The Spotlight On Strategies series (CDN subscribers) is one of Discovery Education’s most popular resources. First introduced 2012, these strategies help teachers use media in effective and engaging ways in their classrooms.
The best part about the SOS is that they are flexible and can be used across grade levels and content areas. We are excited to share SOS Story: an SOS series that spotlights teachers showing how they put the SOS to work in their classrooms.
Teacher: Lisa Ebel
SOS Strategies: Jigsaw
District: Tustin Unified School District
Role: 4th Grade Teacher
I’m a 4th grade teacher from California. My students were recently involved in learning about animal sense receptors and I found that though they were familiar with the idea that animals use five (or more) senses to make sense of their world, their knowledge didn’t go much beyond that.
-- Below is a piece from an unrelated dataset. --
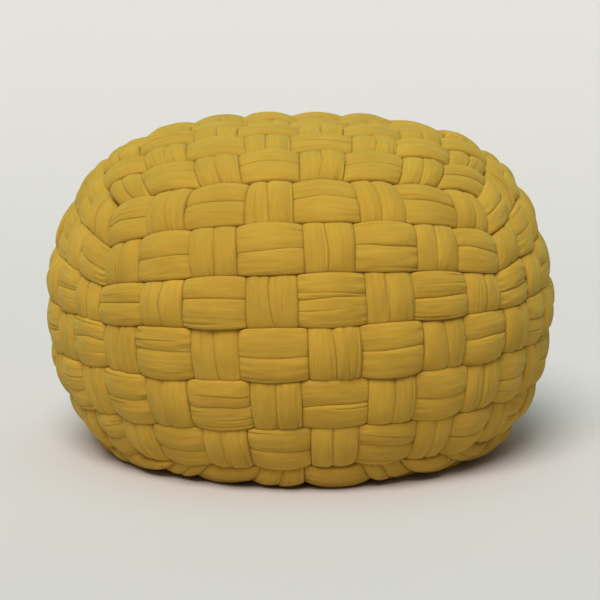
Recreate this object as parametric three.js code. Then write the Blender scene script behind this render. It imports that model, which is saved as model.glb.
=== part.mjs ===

I wanted them to dig deeper into the concept, so I looked for an SOS that would help them to do that.
SOS Visual Walkabout and SOS Six Word Story
SOS Jigsaw (CDN Version) is designed to have students make the most of group work by having them work part of the time in home base teams, and part of the time in expert groups. It helped my students do a deep dive into learning about one particular animal’s sense receptors, while at the same time giving them the opportunity to teach and learn from their peers. Students also incorporated the use of a team Google Doc to collect information they found through research.
I first placed students into mixed-ability home base teams of four. Each team was given the same six animals to choose from, but within each group the teammates chose different animals to focus on. Having six options and only four teammates allowed for more student choice.
Next, I gave students time to research their animals using specific Youtube and Discovery Education videos I provided. As they learned about their animal’s senses, they filled out their animal’s section on a table in their team’s shared Google Doc. If their animal was a predator, they researched how their animal sensed its prey. If it was prey, they researched how that animal sensed and responded to danger. After filling out their section on their team’s table, students met in expert groups to compare information. The next day, students met back in their home base teams to teach their team about the animal they had researched.
My students enjoyed using videos to research an animal of their own choosing. They were also enthusiastic and excited about teaching their peers what they had learned, and I observed that they gained a deeper understanding of the importance of the five senses in the animal world.
The next time I teach this lesson or use this strategy, I would like build a component that holds students more accountable for learning from their teammates. I plan to have each student submit one potential quiz question relating to their animal’s senses which would become part of a bank of quiz questions for a summative assessment. Overall, I am happy with the outcome of this lesson. I’m looking forward to using the Jigsaw SOS again soon!